My dad wanted me to talk to a good friend of his who is an Orthodox priest and a practicing psychologist, to make sure I was gay and also to talk about how this affects my spirituality. I decided to speak with him hoping it would help put my parents at ease. It didn’t really help them, but in some respects it helped me. I felt like he didn’t judge me and didn’t think my life was a huge sin. I know this reaction is not the norm by any means, especially in this part of the world, but my parents and this priest were all born and raised in Egypt, which gives me hope.

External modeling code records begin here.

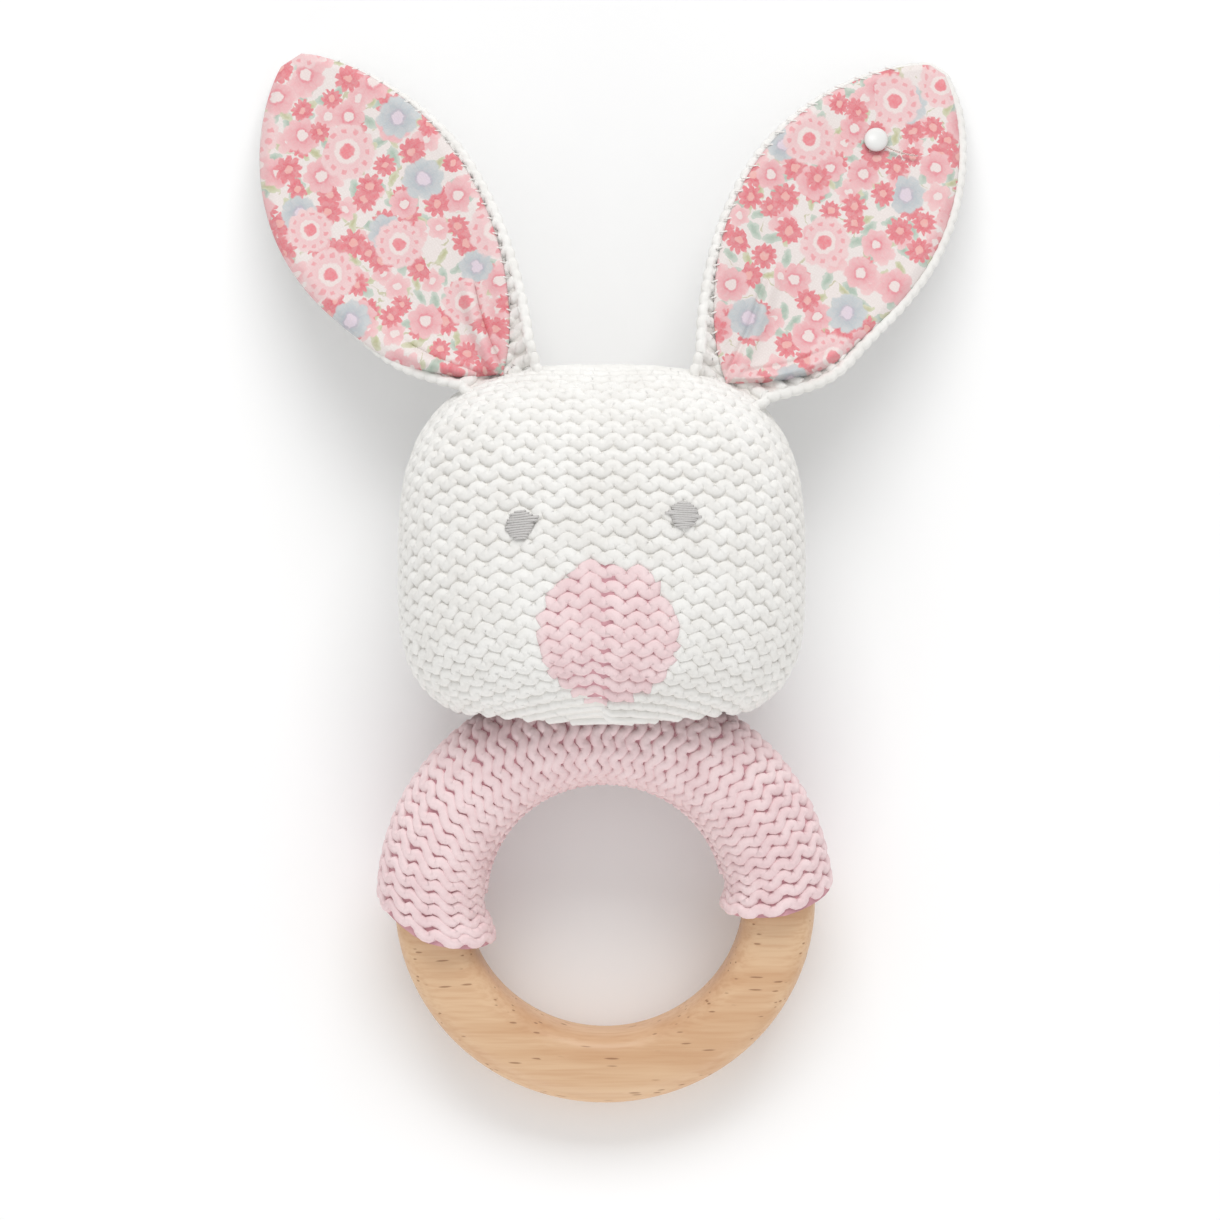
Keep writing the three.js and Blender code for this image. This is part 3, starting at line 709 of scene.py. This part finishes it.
def clear_of_sleeve(points, air):
    """True where points stay out of the room that the sleeve needs as the ring nods."""
    c, s = math.cos(RING_TILT), math.sin(RING_TILT)
    clear = np.ones(points.shape[:-1], bool)
    for k in range(6):
        nod = NECK_NOD * k / 5
        y, z = points[..., 1] - NECK_Y, points[..., 2] - NECK_Z
        y, z = y * math.cos(nod) - z * math.sin(nod), y * math.sin(nod) + z * math.cos(nod)
        y, z = y + NECK_Y, z + NECK_Z - RING_HEIGHT
        y, z = y * c + z * s, -y * s + z * c
        radial = np.hypot(points[..., 0], y)
        angle = np.arctan2(y, points[..., 0])
        near = np.hypot(radial - RING_CENTRELINE, z) < SLEEVE_OUTER + air
        clear &= ~(near & (angle > math.radians(30)) & (angle < math.radians(150)))
    return clear


def in_nose(points, margin=0.0):
    away = np.hypot(points[..., 0] - NOSE_X, points[..., 1] - NOSE_Y)
    return (away < NOSE_RADIUS + margin) & (points[..., 2] > HEAD_Z)


def build_head():
    fabric = head_fabric()
    radius, flat = 1.14, 0.82
    rows = np.arange(fabric.rows) + 0.5
    paths, normals = knit_paths(fabric, rows, radius * flat + 0.05, wave=0.25, square=0.42)
    front = normals[..., 2] > 0.3
    from_seam = paths[..., 0] - NOSE_X
    kink = np.tanh(from_seam / 0.7) * np.exp(-((from_seam / 7) ** 2)) * in_nose(paths, 4.0)
    paths[..., 1] -= 0.6 * kink * front
    paths[..., 2] -= 0.35 * np.exp(-((from_seam / 0.8) ** 2)) * in_nose(paths)
    clear = clear_of_sleeve(paths, 0.5 + radius)
    clear &= np.roll(clear, -1, axis=1)
    nose = in_nose(paths)
    middle = fabric.rows // 2
    for name, part in (("lower", slice(0, middle)), ("upper", slice(middle, None))):
        kept = (clear & ~nose)[part]
        here = (paths[part], normals[part])
        knit = strands(f"head_knit_{name}", *here, radius, WHITE_YARN, closed=True, kept=kept, flat=flat)
        attach(knit, "head", "white_yarn", "head_cover")
    kept = nose & clear
    knit = strands("nose_knit", paths, normals, radius * 0.96, PINK_YARN, closed=True, kept=kept, flat=flat)
    attach(knit, "head", "pink_yarn", "nose_panel")

    points, faces = fabric.lining(HEAD_LINING_DEPTH)
    keep = clear_of_sleeve(points, 0.6)[faces].all(axis=1)
    behind_nose = in_nose(points)[faces].all(axis=1)
    for name, chosen, material, slot_name in (
        ("head_lining", keep & ~behind_nose, WHITE_LINING_PAINTED_SHADE, "white_yarn"),
        ("nose_lining", keep & behind_nose, PINK_LINING_PAINTED_SHADE, "pink_yarn"),
    ):
        lining = cut_out(name, points, faces[chosen], material)
        attach(lining, "head", slot_name)


def build_collar():
    """The cover's edge turned in round the sleeve: the wall of the channel that the sleeve nods in."""
    cuts, sides, end = 80, 96, 24.0
    x = np.linspace(-end, end, cuts + 1)[:, None, None]
    around = full_turn(sides)[None, :, None]
    reach = np.arange(SLEEVE_OUTER, end, 0.15)[None, None, :]
    y, z = NECK_Y + reach * np.cos(around), NECK_Z + reach * np.sin(around)
    points = xyz(x, y, z)
    clear = clear_of_sleeve(points, 0.8)
    clear_beyond = np.logical_and.accumulate(clear[..., ::-1], axis=-1)[..., ::-1]
    first = np.argmax(clear_beyond, axis=-1)
    wall = np.take_along_axis(points, first[..., None, None], axis=2)[:, :, 0]
    width, depth = (np.maximum(half, 0.01) for half in head_row(wall[..., 1], inset=1.3))
    across, deep = np.abs(wall[..., 0] - HEAD_X) / width, np.abs(wall[..., 2] - HEAD_Z) / depth
    inside = (across**ROW_POWER + deep**ROW_POWER < 1.25).ravel()
    faces = grid_faces(cuts, sides, closed=True)
    chosen = faces[inside[faces].all(axis=1)]
    collar = cut_out("neck_collar", wall.reshape(-1, 3), chosen, WHITE_LINING_PAINTED_SHADE)
    attach(collar, "head", "white_yarn")


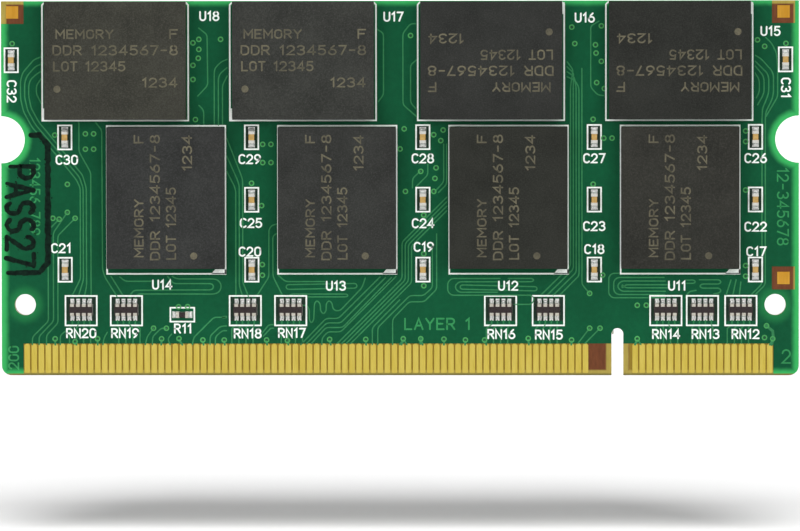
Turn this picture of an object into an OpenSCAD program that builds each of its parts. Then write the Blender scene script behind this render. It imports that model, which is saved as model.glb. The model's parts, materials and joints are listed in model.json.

I can’t say my parents are cool with the fact that I’m gay; in fact, they are still in denial. What I do know is a huge burden was lifted off my shoulders that day. We have a much more open and honest relationship now because of it, even if my dad keeps cracking jokes about finding me a husband. Since then, I’ve told my younger brother, who was shocked, but incredibly supportive. We’ve even gotten to the point that it’s not awkward for us to talk about or check out girls together. I’ve also come out to the girl I fell for when I was 14 (she’s a lesbian too!) and to the girl I fell for at 16, right after her wedding (in which I was a bridesmaid, awkward…).
Though these were huge steps in my coming out process, it still isn’t over. I know that when I bring a girl home to meet my family or when I decide to have children, the process will continue and be much more real to them. I’ve only laid the foundation by telling my parents and have yet to show them what it means to be gay.
As I write this article, I realize that this is also part of my process. I’m exposing a part of myself that has dealt with a lot of pain and pent up emotion. The vulnerability this creates also brings me more comfort in my identity, what I stand for, and being able to share myself with others.